The next day I had a message on my mobile from a very friendly man calling himself a 'senior manager'. He left a number to call him back. I didn't - you can see why? Then the following day another call from John Lewis. This time the first thing the woman said was, 'Sorry'.

What?

'I've looked through your records and I can see that it absolutely makes sense that you would not have paid your account if we didn't send you statements. And I can see that this is totally out of character for you as a card holder.' Or she said something like that. I thought I must be dreaming, and had difficulty in taking in all these kind words uttered by someone working for John Lewis Financial Services.

I pricked my ears when I heard this, 'We have re-instated your card.'

'Oh,' was all I could say. After the initial shock I thanked her and also told her that I wasn't in the habit of 'outing' companies on my blog - it was just that this one meant so much to me.

I am so happy.

Finally I must also thank you, my dear 'real' and 'virtual' friends, who took it upon themselves to post links to my blog on the John Lewis customer services pages. I am truly indebted to you!

I am now off to buy a new red floaty dress....from John Lewis, naturally.

6 comments:

Alison Cross said...

Fantastic news Helena! Social networking sites means that customer feedback to big companies doesn't go just straight to them (where it disappears into a black hole) instead we circulate that feedback to each other. The business that is not aware of the power of this sort of feedback is seriously disadvantaged in the Customer Services game.

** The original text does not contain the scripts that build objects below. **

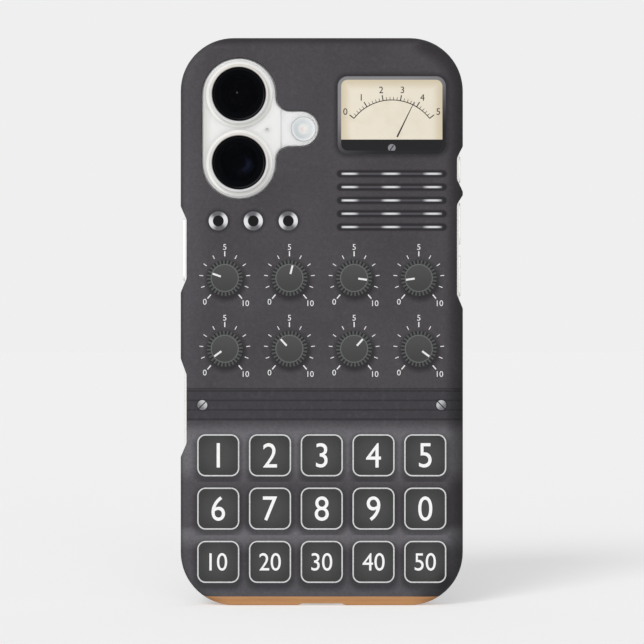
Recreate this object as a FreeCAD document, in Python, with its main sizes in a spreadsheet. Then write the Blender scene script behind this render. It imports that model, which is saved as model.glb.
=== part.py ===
"""A smartphone in a thin hard back case, standing on its bottom edge.

Frame: +Z up the phone, -Y out of the case's back, +X to the right as the back is seen.
The origin is the middle of the bounding box's bottom face. All sizes are in millimetres.
"""

import FreeCAD, Part
import math
import os
import re
import Sketcher

# --- driving dimensions, one spreadsheet cell each ---------------------------------------------

SIZES = {
    # phone and case outlines
    "phone_width": 72.4,
    "phone_height": 147.5,
    "phone_depth": 7.8,
    "phone_corner": 13.0,
    "case_wall": 0.9,
    "case_gap": 0.1,
    "case_edge": 2.4,
    "case_inner_edge": 1.4,
    "case_lip": 0.3,
    "case_lip_round": 0.3,
    # case openings
    "opening_half": 9.9,
    "opening_length": 37.4,
    "tab_half": 4.8,
    "tab_end": 5.45,
    "opening_fillet": 3.4,
    "opening_round": 0.25,
    "scallop_line": 35.56,
    "scallop_fillet": 2.0,
    "notch_half": 5.2,
    "notch_slope": 1.2,
    "notch_depth": 0.6,
    "plug_opening_length": 12.2,
    "plug_opening_width": 6.0,
    "sound_opening_length": 13.6,
    "sound_opening_width": 2.8,
    "sound_opening_side": 15.7,
    # side frame and glasses
    "frame_edge": 1.3,
    "frame_wall": 2.2,
    "glass_proud": 0.3,
    "glass_inset": 1.1,
    "glass_thick": 0.8,
    "glass_gap": 0.08,
    "glass_edge": 0.45,
    "tape_thick": 0.15,
    "tape_width": 0.9,
    "tape_inset": 1.2,
    "web_plane": 2.7,
    "web_thick": 0.4,
    "panel_inset": 2.45,
    "panel_thick": 1.2,
    "mid_plane": 1.5,
    # antenna bands, set into the side frame
    "band_width": 1.1,
    "band_depth": 0.5,
    "band_end_inset": 15.5,
    "band_edge_side": 20.5,
    # sensor island in the display, seen from the front
    "island_side": 2.0,
    "island_level": 141.7,
    "island_length": 22.0,
    "island_width": 5.6,
    "slit_length": 9.0,
    "slit_width": 0.6,
    "slit_inset": 1.55,
    "slit_mesh_gap": 0.05,
    "web_window_width": 25.0,
    "web_window_height": 5.0,
    # camera island on the back glass
    "camera_side": 21.7,
    "camera_level": 125.42,
    "lens_pitch": 17.95,
    "plateau_gap": 0.35,
    "plateau_end": 10.55,
    "plateau_rise": 1.7,
    "plateau_round": 0.6,
    "shelf_rise": 1.0,
    "plateau_foot": 0.4,
    "ring_outer": 7.78,
    "ring_inner": 7.08,
    "ring_seat": 6.3,
    "ring_flange": 8.6,
    "ring_flange_thick": 0.3,
    "ring_rise": 3.3,
    "ring_round": 0.22,
    "ring_gap": 0.05,
    "cover_depth": 0.3,
    "cover_thick": 0.75,
    "cover_gap": 0.04,
    # camera modules
    "module_size": 15.2,
    "module_top": 1.2,
    "module_floor": 2.5,
    "module_base_thick": 0.2,
    "module_corner": 1.0,
    "module_bore": 4.95,
    "chamber_size": 13.0,
    "chamber_top": 1.4,
    "barrel_outer": 4.7,
    "barrel_top": 4.25,
    "barrel_bottom": 1.1,
    "barrel_wall": 0.5,
    "barrel_lip": 0.45,
    "main_pupil": 2.7,
    "wide_pupil": 1.9,
    "crown_share": 0.6,
    "element_thick": 0.6,
    "element_rim": 0.25,
    "element_drop": 0.9,
    "carrier_outer": 12.6,
    "carrier_inner": 11.4,
    "sensor_size": 11.0,
    "sensor_top": 1.6,
    "sensor_bottom": 2.2,
    "cage_width": 17.4,
    "cage_height": 35.4,
    "cage_wall": 0.9,
    "cage_top": 0.4,
    # flash and rear microphone
    "flash_side": 4.78,
    "flash_level": 125.34,
    "flash_radius": 3.15,
    "flash_proud": 0.06,
    "flash_round": 0.12,
    "flash_thick": 1.75,
    "flash_board_size": 7.4,
    "flash_board_wall": 0.5,
    "flash_board_top": 1.0,
    "flash_board_thick": 0.4,
    "led_size": 1.6,
    "led_thick": 0.35,
    "led_side": 1.1,
    "mic_side": 14.3,
    "mic_level": 125.1,
    "mic_hole": 0.4,
    "mic_mesh": 0.7,
    # side buttons, their slots and switches
    "cap_width": 2.7,
    "slot_gap": 0.08,
    "flange_outer": 33.95,
    "flange_inner": 33.4,
    "flange_extra": 0.5,
    "relief_inner": 33.0,
    "button_round": 0.3,
    "dome_top": 33.05,
    "dome_base": 32.75,
    "dome_radius": 1.0,
    "switch_foot": 32.15,
    "switch_size": 3.0,
    "switch_width": 1.8,
    "flex_foot": 32.0,
    "flex_width": 2.4,
    # bottom edge
    "hole_radius": 0.7,
    "hole_first": 10.2,
    "hole_run": 11.0,
    "socket_length": 9.0,
    "socket_width": 3.2,
    "socket_wall": 0.35,
    "socket_gap": 0.05,
    "socket_mouth": 1.4,
    "socket_end": 9.2,
    "socket_back": 0.5,
    "tongue_length": 6.7,
    "tongue_thick": 0.7,
    "tongue_tip": 2.0,
    "screw_side": 7.0,
    "screw_head": 0.92,
    "screw_shank": 0.55,
    "screw_drive": 0.42,
    "screw_drive_depth": 0.3,
    "screw_head_low": 1.15,
    "screw_head_high": 1.75,
    "screw_tip": 4.6,
    "screw_hole_gap": 0.07,
    # charging coil, its shield and the magnets round it
    "coil_inner": 11.0,
    "coil_outer": 21.5,
    "coil_bottom": 1.15,
    "shield_outer": 22.2,
    "shield_bottom": 0.85,
    "magnet_inner": 23.4,
    "magnet_outer": 28.0,
    "magnet_angle": 26.0,
    # loudspeaker and vibration motor
    "room_gap": 0.6,
    "cone_width": 16.0,
    "cone_height": 12.0,
    "cone_gap": 0.3,
    "cone_recess": 0.8,
    "cone_top": 0.55,
    "cone_thick": 0.2,
    "motor_wall": 0.6,
    "motor_lid": 0.25,
    "weight_width": 17.2,
    "weight_height": 8.4,
    "weight_top": 0.35,
    "weight_bottom": 1.85,
    "spring_thick": 0.25,
    "spring_top": 0.2,
    # circuit board
    "board_top": 1.9,
    "board_bottom": 2.5,
    "board_left": 9.8,
    "board_right": 31.5,
    "board_low": 31.0,
    "board_high": 142.0,
    "arm_left": 7.0,
    "arm_low": 104.5,
    "arm_high": 119.0,
    "board_screw_side": 12.2,
    "board_screw_head": 1.1,
    "board_screw_shank": 0.6,
    "board_screw_gap": 0.05,
    "board_screw_rise": 0.4,
    "board_screw_tip": 2.9,
    "boss_radius": 1.6,
    "boss_floor": 3.0,
    # cable from the charging port to the circuit board
    "cable_width": 3.6,
    "cable_back": 1.3,
    "cable_front": 1.5,
    "cable_left": 2.6,
    "cable_right": 23.8,
    "cable_start": 18.0,
    "cable_turn": 24.6,
    # sensors behind the display
    "eye_radius": 1.9,
    "front_camera_radius": 2.3,
}

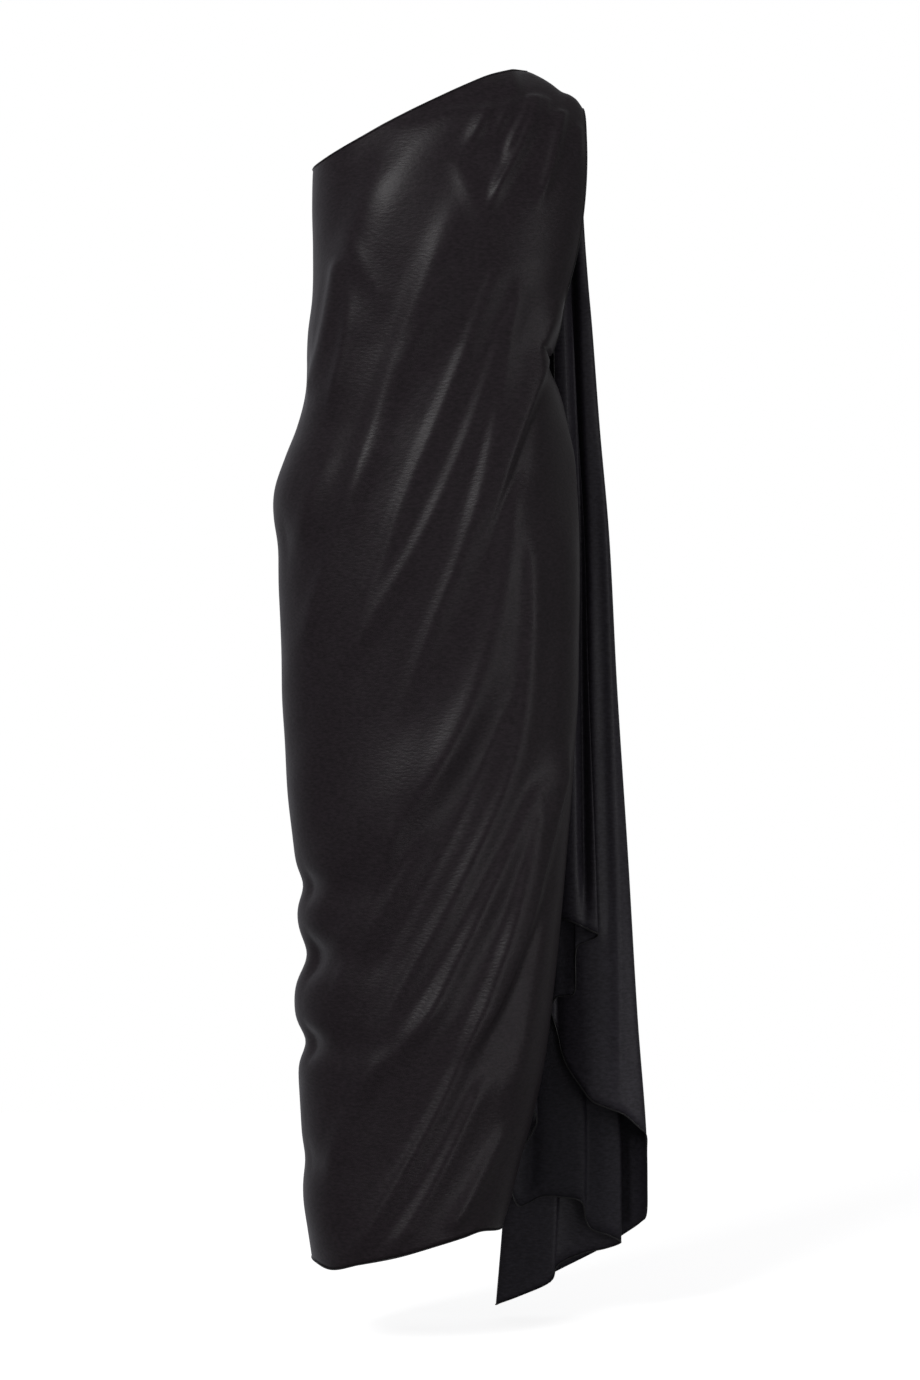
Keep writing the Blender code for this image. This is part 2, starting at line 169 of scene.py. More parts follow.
# The shoulder seam runs from here to the right; below it the cloth rounds over
# the shoulder and stays free of folds
SHOULDER_START = -58
SHOULDER_FULL = -40
SHOULDER_ROUND = 70
SHOULDER_CALM = 14

# Bottom edge of the skirt, with its corners lifted
HEM_COLUMNS = ("x", "z")
HEM_EDGE = (
    (-289, -1366),
    (-269, -1371),
    (-232, -1362),
    (-187, -1352),
    (-140, -1339),
    (-113, -1332),
    (-94, -1327),
    (-69, -1331),
)

# Folds: a ridge's height, its half widths beside the line, how it fades at the top
# and the foot, and its line as x and z from the top
FOLD_COLUMNS = ("name", "height", "wide_left", "wide_right", "fade_top", "fade_foot", "line")
FRONT_FOLDS = (
    ("neck_plane", 8, 26, 42, 20, 60,
     ((-101, -27), (-186, -110), (-231, -196), (-251, -304), (-282, -407))),
    ("chest", 2, 22, 16, 20, 60, ((-165, -44), (-203, -87), (-222, -133), (-236, -184))),
    ("bust_middle", 3.2, 12, 22, 30, 60, ((-115, -207), (-133, -247), (-170, -318), (-188, -362))),
    ("bust_right", 2, 11, 14, 30, 40, ((-126, -87), (-110, -127), (-92, -167), (-68, -211))),
    ("side_c", 3.6, 9, 16, 40, 130,
     ((-47, -224), (-66, -344), (-80, -415), (-116, -551), (-149, -633), (-199, -773))),
    ("drape_edge", 7, 24, 6, 50, 120, ((4, -236), (-24, -336), (-53, -419), (-79, -496), (-101, -567))),
    ("hip", 5.4, 16, 18, 50, 140,
     ((-52, -444), (-58, -522), (-80, -647), (-96, -699), (-140, -796), (-181, -887))),
    ("hip_right", 5.4, 10, 16, 60, 110,
     ((-37, -504), (-36, -647), (-52, -779), (-123, -939), (-184, -1047), (-240, -1156))),
    ("thigh_left", 5, 14, 14, 60, 50,
     ((-183, -830), (-197, -887), (-214, -928), (-253, -1001), (-269, -1033))),
    ("knee_a", 6, 11, 14, 40, 90,
     ((-19, -796), (-54, -877), (-93, -960), (-128, -1029), (-164, -1093), (-211, -1152))),
    ("knee_b", 5.4, 8, 13, 40, 40,
     ((-21, -824), (-62, -990), (-92, -1070), (-138, -1175), (-180, -1253), (-247, -1363))),
    ("wrap_edge", 7, 22, 6, 60, 70, ((18, -750), (-5, -838), (-43, -979), (-69, -1049), (-115, -1139))),
    ("shin_a", 5, 9, 13, 50, 30,
     ((-80, -1129), (-112, -1201), (-131, -1239), (-151, -1276), (-204, -1358))),
    ("shoulder_a", 5.6, 7, 9, 12, 50, ((-28, -12), (-34, -44), (-46, -76), (-74, -133), (-88, -170))),
    ("shoulder_b", 3.4, 5, 5, 10, 40, ((-36, -14), (-46, -47), (-59, -78), (-68, -110))),
    ("shoulder_c", 4, 7, 7, 12, 40, ((-56, -19), (-68, -51), (-83, -82))),
    ("shoulder_d", 4.6, 9, 9, 20, 40, ((-80, -24), (-96, -64), (-115, -99))),
    ("shoulder_e", 5.5, 7, 7, 10, 50, ((1, -30), (-4, -59), (-20, -127), (-30, -162))),
    ("shoulder_f", 2.2, 4, 4, 8, 30, ((-16, -16), (-19, -39), (-23, -64))),
    ("shoulder_g", 2.2, 5, 6, 12, 40, ((20, -44), (21, -76), (18, -116))),
    ("left_edge", 4, 8, 12, 20, 30, ((-254, -202), (-261, -247), (-286, -344), (-298, -375))),
    ("hip_left", 2.5, 12, 14, 40, 60, ((-256, -419), (-279, -464), (-296, -510), (-308, -556))),
    ("bust_left", 6.5, 16, 20, 190, 100,
     ((-101, -96), (-142, -202), (-183, -310), (-223, -430), (-268, -533))),
    ("side_a", 3.2, 9, 16, 40, 90,
     ((-71, -207), (-96, -279), (-130, -364), (-186, -501), (-219, -599), (-260, -693))),
    ("side_b", 3.2, 9, 14, 40, 90,
     ((-56, -253), (-80, -333), (-110, -419), (-170, -547), (-219, -627), (-271, -716))),
    ("left_vee", 1.8, 12, 10, 60, 60, ((-256, -158), (-240, -190), (-203, -261), (-195, -293))),
    ("left_rib", 3.6, 8, 10, 60, 60, ((-240, -230), (-240, -270), (-256, -356), (-271, -402))),
    ("thigh", 6, 12, 22, 90, 60,
     ((-134, -847), (-183, -924), (-222, -988), (-240, -1015), (-263, -1077))),
    ("shin_b", 4.5, 9, 10, 40, 20, ((-62, -1196), (-77, -1230), (-111, -1296), (-131, -1328))),
    ("knee_broad", 6, 15, 17, 70, 60,
     ((-16, -921), (-23, -973), (-35, -1041), (-58, -1156), (-71, -1196))),
    ("shin_left", 3.5, 12, 12, 50, 30, ((-195, -1104), (-218, -1141), (-260, -1230), (-268, -1276))),
    ("belly_left", 3.5, 12, 14, 60, 60, ((-218, -419), (-240, -487), (-286, -615), (-300, -670))),
    ("thigh_hollow", -5, 28, 12, 90, 90,
     ((-51, -676), (-94, -790), (-126, -864), (-165, -933), (-231, -1059))),
    ("thigh_wide", 10.5, 50, 26, 180, 120,
     ((-80, -647), (-123, -756), (-157, -805), (-188, -853), (-254, -944))),
    ("shin_wide", 5, 26, 18, 90, 60, ((-106, -1013), (-140, -1059), (-218, -1144), (-248, -1184))),
)
BACK_FOLDS = (
    ("yoke", 6, 12, 12, 16, 60, ((-20, -14), (-60, -90), (-120, -190))),
    ("blade", 6, 11, 11, 20, 60, ((-60, -18), (-120, -90), (-200, -170))),
    ("waist_a", 7, 14, 14, 60, 100, ((-30, -290), (-90, -420), (-190, -560))),
    ("waist_b", 7, 14, 14, 60, 100, ((-70, -230), (-140, -340), (-240, -470))),
    ("seat", 7, 18, 18, 70, 120, ((-40, -520), (-80, -680), (-170, -860))),
    ("back_thigh", 7, 18, 18, 80, 120, ((-30, -760), (-90, -930), (-200, -1120))),
    ("back_knee", 7, 18, 18, 80, 120, ((-60, -960), (-120, -1120), (-210, -1300))),
)
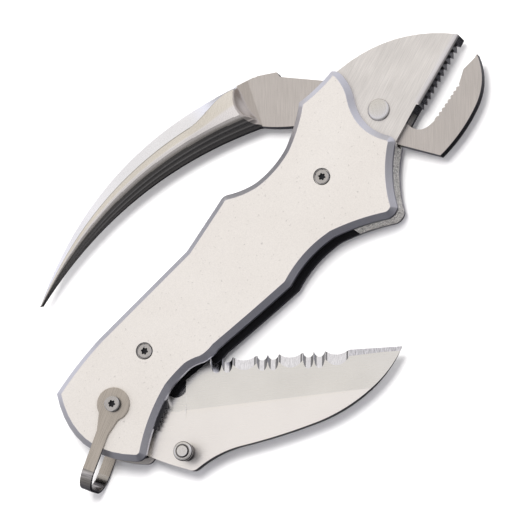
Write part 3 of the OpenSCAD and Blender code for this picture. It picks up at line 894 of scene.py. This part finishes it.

The contact that you subsequently had with John Lewis shows that there are gaping holes in their customer service strategy - they are either using FB and Twitter as a company or they are not. And they clearly ARE. To have people involved in the business who have not been kept abreast of these developments - nor the importance of them for the company's well-being - needs attention.

BUT - after all that - YOU GOT YOUR CARD BACK!!!!

Huzzah!!! *toots on party tooter*

Am now off to John Lewis on Facebook to thank them for sorting that out for you - but also to re-iterate what I just put here. It's something that they need to address.

Ali xxxxx

Helena Halme said...

Ali,

You are so very right about all this...but also very BIG THANK YOU to you, couldn't have done it without you! xxx

Anonymous said...

I am pretty sure John Lewis Financial Services is outsourced, dating from when they changed from Account Cards to the new Partnership Card. JL itself always offers amazing post and pre-sale service in my expeience, so your case probably demonstrates that they made a big mistake in pushing their card arm out of house.

Helena Halme said...

When I commented on the unfriendly (to say the least) service the reply was, 'They can be pretty single-minded...' Treating everyone as criminals must work for them even though they don't make an effort to chase debts if a postal address doesn't work...so I agree, Anon.,the out-sourcing could be seen as a mistake.

Helena

Anonymous said...

Anon is correct, the accounts are outsourced. And to be honest, not every John Lewis employee (or outsourced person) would be aware that they have a twitter account, or a facebook account. A lot of the population don't subscribe to social networking and wouldn't have a clue if the company has twitter. And an outsourced company certainly wouldn't be aware.

But in the first place the company running the account cards should have looked at your record and treated you as an individual, not used the 'everyone is out to defraud us' approach.

Really pleased they finally did stop and look at your account and sort it out (suspect that was down to the guys who look after the Facebook account who are very good at responding to the customer complaints that have started appearing there). They are a good company, both to work for and to shop in but as with everything in life, they cannot be 100% perfect, but they will have taken on board what you said - your blog is well written and fair to them.

Jaana said...

Finally good results, very happy for you. It is worth while being persistent! Hopefully they will inform their (outsourced?)call centre staff better regarding the effect social media can have on their business. Failing that they can be facing tough times in the future when customer loyalty is even more important for the survival and success of any business.